Doa untuk Anak Keturunan

Doa Imam Ali Zainul Abidin as. untuk anak-anaknya menggambarkan keagungan dan kemuliaan yang tiada tara. Seluruh doa itu menghikayatkan tata caranya menghadapi mereka dan ketinggian adab atau akhlak mulia yang ia harapkan untuk mereka.


Marilah kita simak bersama peninggalan metode pendidikan Islam yang sangat tinggi nan agung ini.
Imam Zainul Abidin as. berkata: "Wahai anak-anakku, sesungguhnya Allah tidak meridaimu untukku. Maka, Dia mewasiatkanmu kepadaku. Dan Dia meridaiku untukmu. Maka, Dia memberikan peringatan kepadaku tentang dirimu.

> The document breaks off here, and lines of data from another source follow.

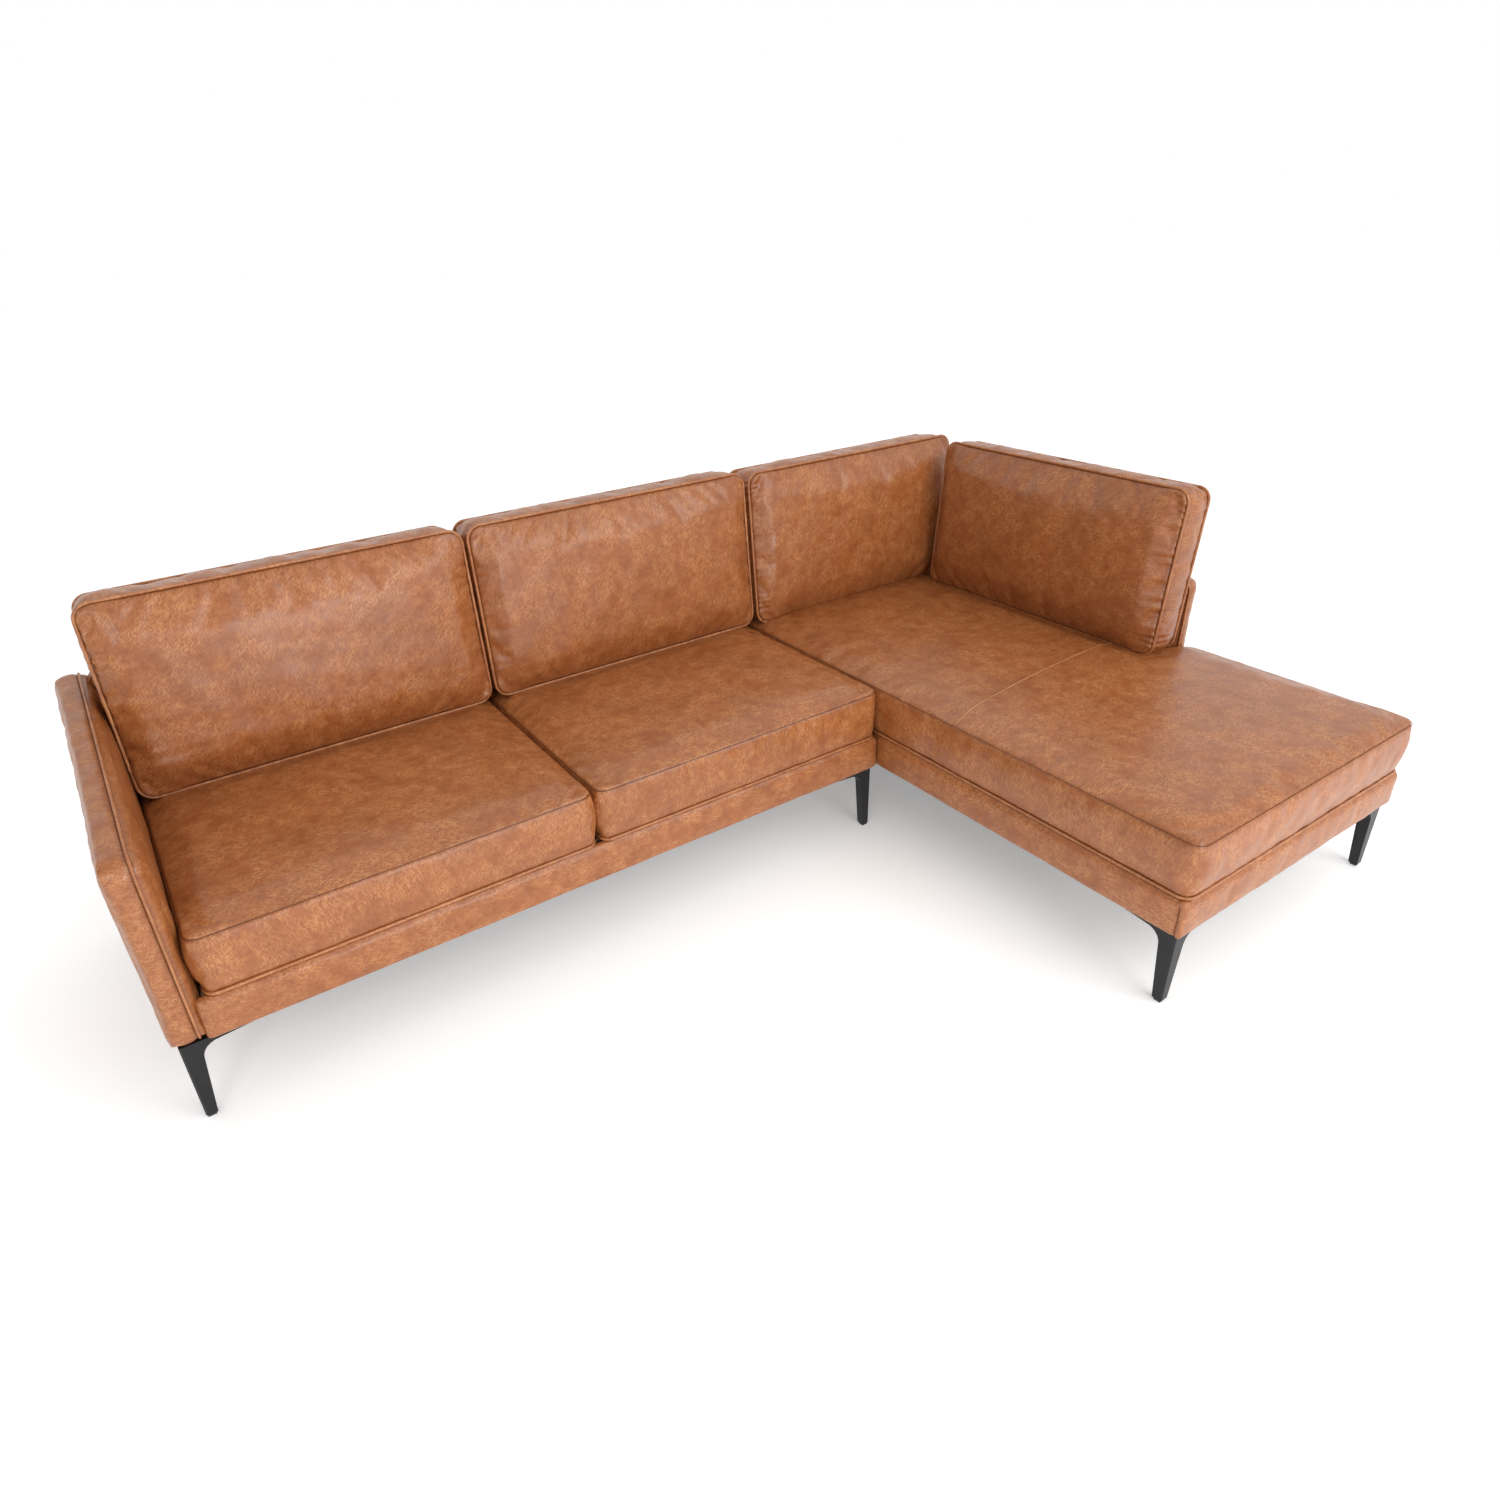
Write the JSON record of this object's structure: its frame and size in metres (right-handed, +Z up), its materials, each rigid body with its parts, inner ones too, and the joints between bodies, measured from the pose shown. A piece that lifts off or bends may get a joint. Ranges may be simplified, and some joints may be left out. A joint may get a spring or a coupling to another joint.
{
  "type": "corner sofa",
  "caption": "Corner sofa with a chaise: loose box cushions on an upholstered timber base, slim padded arm, low back walls and cast corner legs.",
  "frame": {"origin": "on the floor, in the middle of the whole footprint", "axes": "+X along the back towards the chaise, +Y towards the back, +Z up"},
  "size_m": [2.662, 1.715, 0.8894],
  "materials": {
    "leather": "worn satin, mottled tan",
    "timber": "raw planed",
    "foam": "open foam",
    "webbing": "woven",
    "dust_cloth": "thin woven",
    "deck_cloth": "woven",
    "black_metal": "satin black paint",
    "glide_plastic": "matte",
    "plain_steel": "zinc plated"
  },
  "bodies": {
    "frame": {"arm_boxing_strip": "leather", "arm_frame": "timber", "arm_inner_pad": "leather", "arm_outer_pad": "leather", "chaise_back_boxing_strip": "leather", "chaise_back_frame": "timber", "chaise_back_inner_pad": "leather", "chaise_back_outer_pad": "leather", "chaise_cross_rails": "timber", "chaise_deck_pad": "deck_cloth", "chaise_dust_cloth": "dust_cloth", "chaise_front_band": "leather", "chaise_front_rail": "timber", "chaise_left_band": "leather", "chaise_left_rail": "timber", "chaise_right_band": "leather", "chaise_right_rail": "timber", "chaise_webbing": "webbing", "frame_screws": "plain_steel", "leg_chaise_front_left": "black_metal", "leg_chaise_front_right": "black_metal", "leg_chaise_rear_left": "black_metal", "leg_chaise_rear_right": "black_metal", "leg_glides": "glide_plastic", "leg_sofa_front_left": "black_metal", "leg_sofa_front_right": "black_metal", "leg_sofa_rear_left": "black_metal", "leg_sofa_rear_right": "black_metal", "side_back_boxing_strip": "leather", "side_back_frame": "timber", "side_back_inner_pad": "leather", "side_back_outer_pad": "leather", "sofa_back_boxing_strip": "leather", "sofa_back_frame": "timber", "sofa_back_inner_pad": "leather", "sofa_back_outer_pad": "leather", "sofa_deck_pad": "deck_cloth", "sofa_dust_cloth": "dust_cloth", "sofa_end_band": "leather", "sofa_end_rail": "timber", "sofa_front_band": "leather", "sofa_front_rail": "timber", "sofa_inner_rails": "timber", "sofa_rear_rail": "timber", "sofa_webbing": "webbing", "unit_connectors": "plain_steel"},
    "seat_left": {"seat_cushion_left": "leather", "seat_core_left": "foam"},
    "seat_middle": {"seat_cushion_middle": "leather", "seat_core_middle": "foam"},
    "seat_chaise": {"seat_cushion_chaise": "leather", "seat_core_chaise": "foam"},
    "back_left": {"back_cushion_left": "leather", "back_core_left": "foam"},
    "back_middle": {"back_cushion_middle": "leather", "back_core_middle": "foam"},
    "back_right": {"back_cushion_right": "leather", "back_core_right": "foam"},
    "side_rest": {"side_cushion": "leather", "side_core": "foam"}
  },
  "joints": [
    {"name": "seat_left_slide", "type": "slide", "parent": "frame", "child": "seat_left", "axis": [0, -1, 0], "range_m": [0, 0.3]},
    {"name": "seat_middle_slide", "type": "slide", "parent": "frame", "child": "seat_middle", "axis": [0, -1, 0], "range_m": [0, 0.3]},
    {"name": "seat_chaise_slide", "type": "slide", "parent": "frame", "child": "seat_chaise", "axis": [0, -1, 0], "range_m": [0, 0.3]},
    {"name": "back_left_lift", "type": "slide", "parent": "frame", "child": "back_left", "axis": [0, 0, 1], "range_m": [0, 0.3]},
    {"name": "back_middle_lift", "type": "slide", "parent": "frame", "child": "back_middle", "axis": [0, 0, 1], "range_m": [0, 0.3]},
    {"name": "back_right_lift", "type": "slide", "parent": "frame", "child": "back_right", "axis": [0, 0, 1], "range_m": [0, 0.3]},
    {"name": "side_rest_lift", "type": "slide", "parent": "frame", "child": "side_rest", "axis": [0, 0, 1], "range_m": [0, 0.3]}
  ]
}
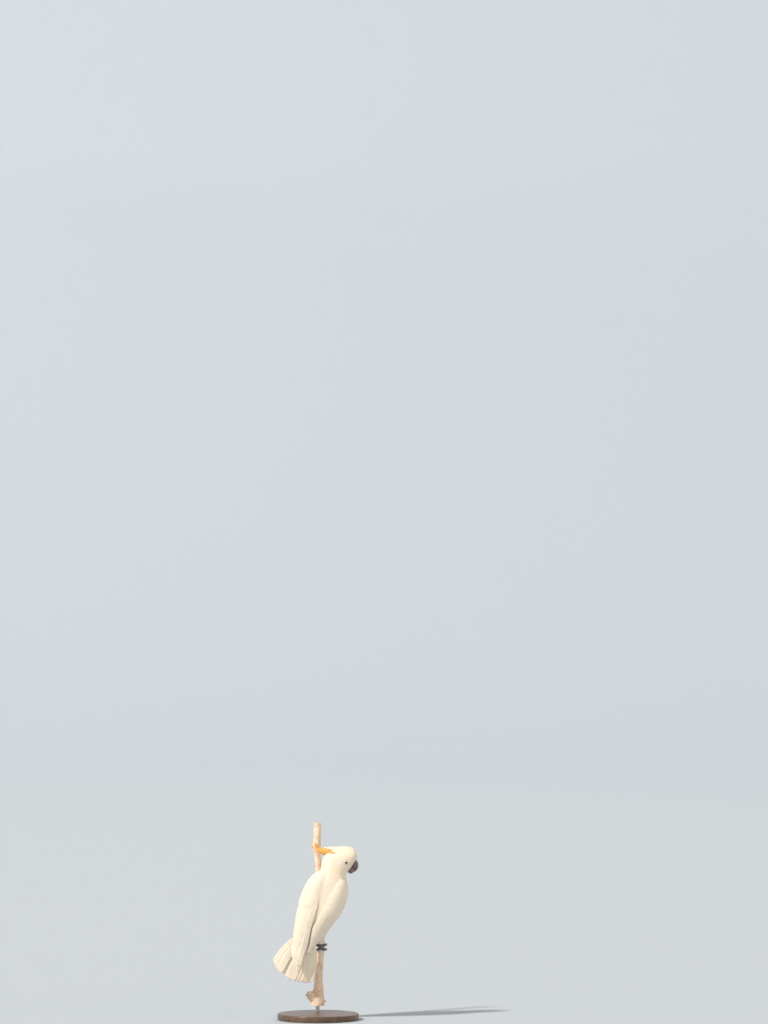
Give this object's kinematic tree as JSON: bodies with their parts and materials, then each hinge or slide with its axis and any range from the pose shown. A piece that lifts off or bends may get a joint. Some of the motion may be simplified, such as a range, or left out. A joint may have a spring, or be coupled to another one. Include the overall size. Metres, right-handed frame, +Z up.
{
  "type": "cockatoo model",
  "caption": "White cockatoo with a swept-back orange crest and hooked dark bill, clinging to an upright dead stem on a round display base.",
  "frame": {"origin": "centre of the display base's flat underside", "axes": "+Z up, -Y the way the bird's belly faces, +X the bird's left; the head is turned so that the bill points to -X"},
  "size_m": [0.185, 0.176, 0.424],
  "materials": {
    "white_feather": "soft cream-white feathers",
    "crest_feather": "soft orange feathers under white ones",
    "bill": "dark grey horn with a dull sheen",
    "eye": "wet dark brown",
    "foot_skin": "dark grey scaly skin",
    "claw": "blackish horn",
    "bark": "dry pinkish-brown bark",
    "stand_wood": "dark stained, satin",
    "stand_metal": "satin"
  },
  "bodies": {
    "root": {"stand_base": "stand_wood", "stand_rod": "stand_metal", "perch": "bark", "trunk": "white_feather", "neck": "white_feather", "head": "white_feather", "crest": "crest_feather", "eye_left": "eye", "eye_right": "eye", "bill_upper": "bill", "bill_lower": "bill", "wing_left": "white_feather", "wing_right": "white_feather", "primaries_left": "white_feather", "primaries_right": "white_feather", "tail": "white_feather", "thigh_left": "white_feather", "thigh_right": "white_feather", "foot_left": "foot_skin", "foot_right": "foot_skin", "claw_left_1": "claw", "claw_left_2": "claw", "claw_left_3": "claw", "claw_left_4": "claw", "claw_right_1": "claw", "claw_right_2": "claw", "claw_right_3": "claw", "claw_right_4": "claw"}
  },
  "joints": []
}
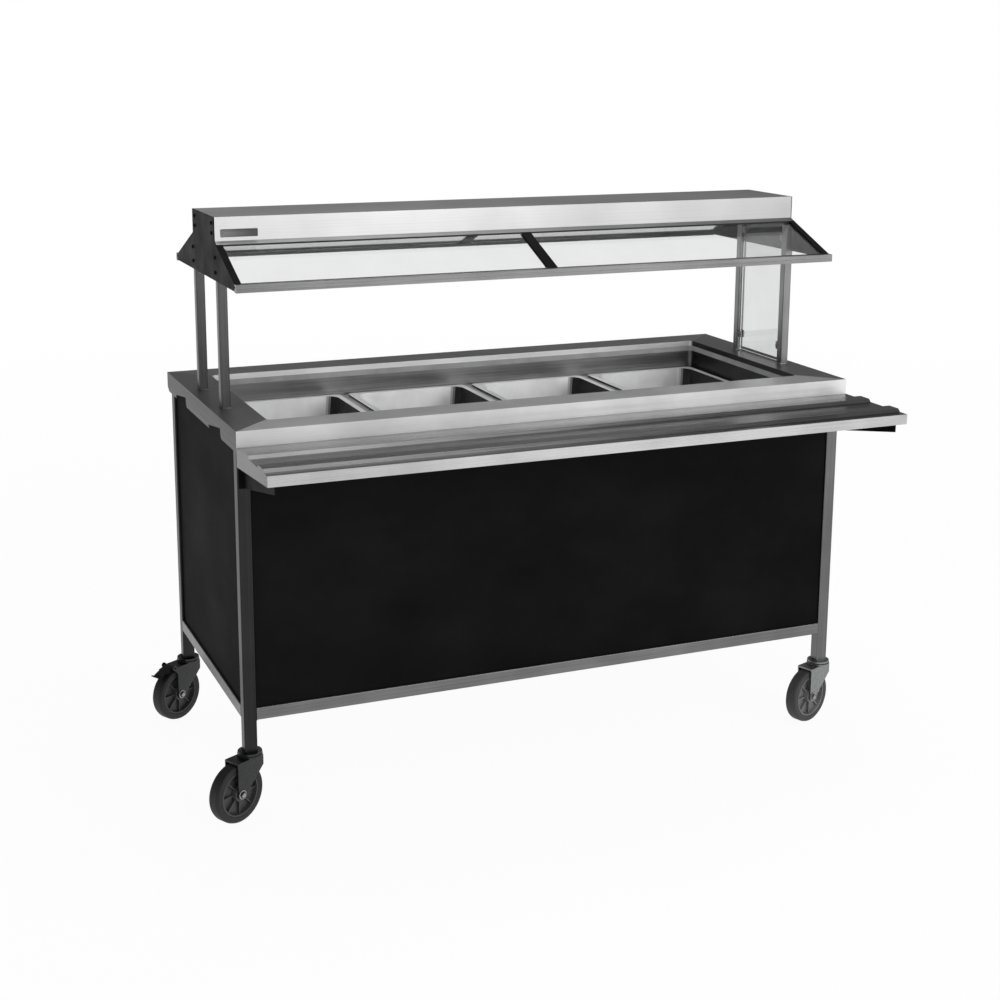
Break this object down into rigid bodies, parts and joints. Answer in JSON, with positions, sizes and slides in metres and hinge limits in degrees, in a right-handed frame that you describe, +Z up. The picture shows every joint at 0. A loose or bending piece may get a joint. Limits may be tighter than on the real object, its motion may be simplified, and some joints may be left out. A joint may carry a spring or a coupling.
{
  "type": "cold food serving counter",
  "caption": "Mobile cold food serving counter with an iced pan well, overshelf with glass guard, front tray slide and caster wheels.",
  "frame": {"origin": "On the floor, below the middle of the whole counter's box at rest.", "axes": "+Z up. +X along the counter to the end with the glass end pane, which is the right end seen from the customer's side. -Y towards the customer, on whose side the tray slide is; +Y towards the server and the open storage bay."},
  "size_m": [1.6664, 0.969, 1.353],
  "materials": {
    "stainless": "satin",
    "black_laminate": "satin",
    "black_paint": "satin",
    "clear_glass": "polished",
    "breaker": "matte",
    "foam": "matte",
    "brass": "satin",
    "handle": "gloss",
    "zinc": "satin",
    "pedal": "satin",
    "tyre": "matte",
    "hub": "matte"
  },
  "bodies": {
    "counter": {"leg_front_left": "stainless", "leg_front_right": "stainless", "leg_back_left": "stainless", "leg_back_right": "stainless", "bottom_rail_front": "stainless", "bottom_rail_back": "stainless", "bottom_rail_left": "stainless", "bottom_rail_right": "stainless", "top_frame": "stainless", "front_panel": "black_laminate", "left_panel": "black_laminate", "right_panel": "black_laminate", "bottom_shelf": "stainless", "counter_top": "stainless", "breaker_strip": "breaker", "well_liner": "stainless", "well_insulation": "foam", "well_casing": "stainless", "false_bottom": "stainless", "adapter_bars": "stainless", "drain_outlet": "stainless", "drain_valve_body": "brass", "post_front_left": "stainless", "post_front_right": "stainless", "post_back_left": "stainless", "post_back_right": "stainless", "canopy": "stainless", "end_panel_left": "black_paint", "end_panel_right": "black_paint", "glass_front_left": "clear_glass", "glass_front_right": "clear_glass", "glass_back_left": "clear_glass", "glass_back_right": "clear_glass", "guard_dividers": "black_paint", "guard_rail_front": "stainless", "guard_rail_back": "stainless", "end_pane": "clear_glass", "end_pane_clips": "stainless", "tray_slide": "stainless", "slide_brackets": "black_paint", "caster_mounts": "zinc"},
    "swivel_front_left": {"fork_front_left": "zinc"},
    "wheel_front_left": {"tyre_front_left": "tyre", "hub_front_left": "hub"},
    "swivel_front_right": {"fork_front_right": "zinc"},
    "wheel_front_right": {"tyre_front_right": "tyre", "hub_front_right": "hub"},
    "swivel_back_left": {"fork_back_left": "zinc"},
    "wheel_back_left": {"tyre_back_left": "tyre", "hub_back_left": "hub"},
    "pedal_back_left": {"brake_pedal_back_left": "pedal"},
    "swivel_back_right": {"fork_back_right": "zinc"},
    "wheel_back_right": {"tyre_back_right": "tyre", "hub_back_right": "hub"},
    "pedal_back_right": {"brake_pedal_back_right": "pedal"},
    "pan_1": {"pan_1": "stainless"},
    "pan_2": {"pan_2": "stainless"},
    "pan_3": {"pan_3": "stainless"},
    "pan_4": {"pan_4": "stainless"},
    "valve_handle": {"drain_valve_handle": "handle"}
  },
  "joints": [
    {"name": "caster_swivel_front_left", "type": "hinge", "parent": "counter", "child": "swivel_front_left", "pos_m": [-0.72577, -0.1925, 0.147], "axis": [0, 0, 1], "continuous": true},
    {"name": "wheel_spin_front_left", "type": "hinge", "parent": "swivel_front_left", "child": "wheel_front_left", "pos_m": [-0.7655, -0.21363, 0.07], "axis": [-0.4695, 0.8829, 0], "continuous": true},
    {"name": "caster_swivel_front_right", "type": "hinge", "parent": "counter", "child": "swivel_front_right", "pos_m": [0.80423, -0.1925, 0.147], "axis": [0, 0, 1], "continuous": true},
    {"name": "wheel_spin_front_right", "type": "hinge", "parent": "swivel_front_right", "child": "wheel_front_right", "pos_m": [0.76194, -0.20789, 0.07], "axis": [-0.342, 0.9397, 0], "continuous": true},
    {"name": "caster_swivel_back_left", "type": "hinge", "parent": "counter", "child": "swivel_back_left", "pos_m": [-0.72577, 0.4495, 0.147], "axis": [0, 0, 1], "continuous": true},
    {"name": "wheel_spin_back_left", "type": "hinge", "parent": "swivel_back_left", "child": "wheel_back_left", "pos_m": [-0.76474, 0.427, 0.07], "axis": [-0.5, 0.866, 0], "continuous": true},
    {"name": "brake_press_back_left", "type": "hinge", "parent": "swivel_back_left", "child": "pedal_back_left", "pos_m": [-0.78293, 0.4165, 0.147], "axis": [0.5, -0.866, 0], "range_deg": [0, 8]},
    {"name": "caster_swivel_back_right", "type": "hinge", "parent": "counter", "child": "swivel_back_right", "pos_m": [0.80423, 0.4495, 0.147], "axis": [0, 0, 1], "continuous": true},
    {"name": "wheel_spin_back_right", "type": "hinge", "parent": "swivel_back_right", "child": "wheel_back_right", "pos_m": [0.76312, 0.4312, 0.07], "axis": [-0.4067, 0.9135, 0], "continuous": true},
    {"name": "brake_press_back_right", "type": "hinge", "parent": "swivel_back_right", "child": "pedal_back_right", "pos_m": [0.74394, 0.42266, 0.147], "axis": [0.4067, -0.9135, 0], "range_deg": [0, 8]},
    {"name": "pan_lift_1", "type": "slide", "parent": "counter", "child": "pan_1", "axis": [0, 0, 1], "range_m": [0, 0.23]},
    {"name": "pan_lift_2", "type": "slide", "parent": "counter", "child": "pan_2", "axis": [0, 0, 1], "range_m": [0, 0.23]},
    {"name": "pan_lift_3", "type": "slide", "parent": "counter", "child": "pan_3", "axis": [0, 0, 1], "range_m": [0, 0.23]},
    {"name": "pan_lift_4", "type": "slide", "parent": "counter", "child": "pan_4", "axis": [0, 0, 1], "range_m": [0, 0.23]},
    {"name": "drain_valve_turn", "type": "hinge", "parent": "counter", "child": "valve_handle", "pos_m": [0.60923, 0.1285, 0.572], "axis": [0, 1, 0], "range_deg": [0, 90]}
  ]
}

Ketahuilah, sebaik-baik seorang ayah untuk anak-anaknya adalah ayah yang tidak dipengaruhi oleh rasa cinta untuk mencintai anaknya secara berlebihan. Dan sebaik-baik anak untuk seorang ayah adalah anak yang kesalahan orang tuanya tidak membuat ia durhaka terhadap ayahnya."
Frase-frase ucapan Imam Zainul Abidin as. ini menghikayatkan sampai di mana tata caranya dalam mendidik anak-anaknya. Metode pendidikannya berdiri di atas tonggak pembenahan yang universal dan menyeluruh, serta penyucian jiwa secara mutlak. Ia selalu berdoa untuk mereka berikut ini:
a. Supaya Allah menganugerahkan kesehatan tubuh, agama, dan akhlak yang sempurna kepada mereka.
b. Supaya Allah menyehatkan jiwa dan roh mereka, dan hal itu dengan cara menyucikan jiwa tersebut dari segala kehinaan dan dosa.
c. Supaya Allah melapangkan rezeki-Nya dan tidak menimpakan pahitnya kemiskinan kepada mereka, karena kemiskinan adalah sebuah bencana yang sangat menyedihkan.
d. Supaya Allah menganugerahkan petunjuk kepada mereka untuk menggapai keridaan-Nya sehingga mereka bergegas mengerjakan kebaikan dan melaksanakan segala perintah-Nya.
e. Supaya Allah mencintakan para wali-Nya dan membencikan para musuh-Nya kepada mereka.
Semua itu adalah faktor-faktor yang dapat mengokohkan keharmonisan dan keserasian sebuah keluarga. Jika seorang anak telah terdidik dengan prinsip etika yang tinggi semacam ini, pasti ia menjadi buah mata ayahnya.

Hikmah dan Ajaran

Imam Ali Zainul Abidin as. telah memaparkan banyak hikmah berharga dan ajaran-ajaran yang sangat mulia. Semua itu muncul dari pengetahuannya yang sempurna dan dalam terhadap realita kehidupan, unsur-unsur sosialnya, dan kondisi masyarakat manusia. Berikut ini sebagian hadisnya berkenaan dengan hal ini:



Karakteristik yang Tinggi

Imam Zainul Abidin as. pernah memaparkan sebagian karakter tinggi yang harus dimiliki oleh seorang muslim dan dapat menyempurnakan keislamannya. Ia berkata: "Barang siapa yang memiliki empat hal ini, niscaya Islamnya telah sempurna, dosa-dosanya akan dihapus, dan ia akan berjumpa dengan Tuhannya sedangkan Dia rida terhadapnya: orang yang menepati janjinya kepada orang lain karena Allah, orang yang lidahnya jujur terhadap orang lain, orang yang merasa malu terhadap segala keburukan, baik di hadapan Allah maupun di hadapan manusia, dan orang yang beretika baik terhadap keluarganya."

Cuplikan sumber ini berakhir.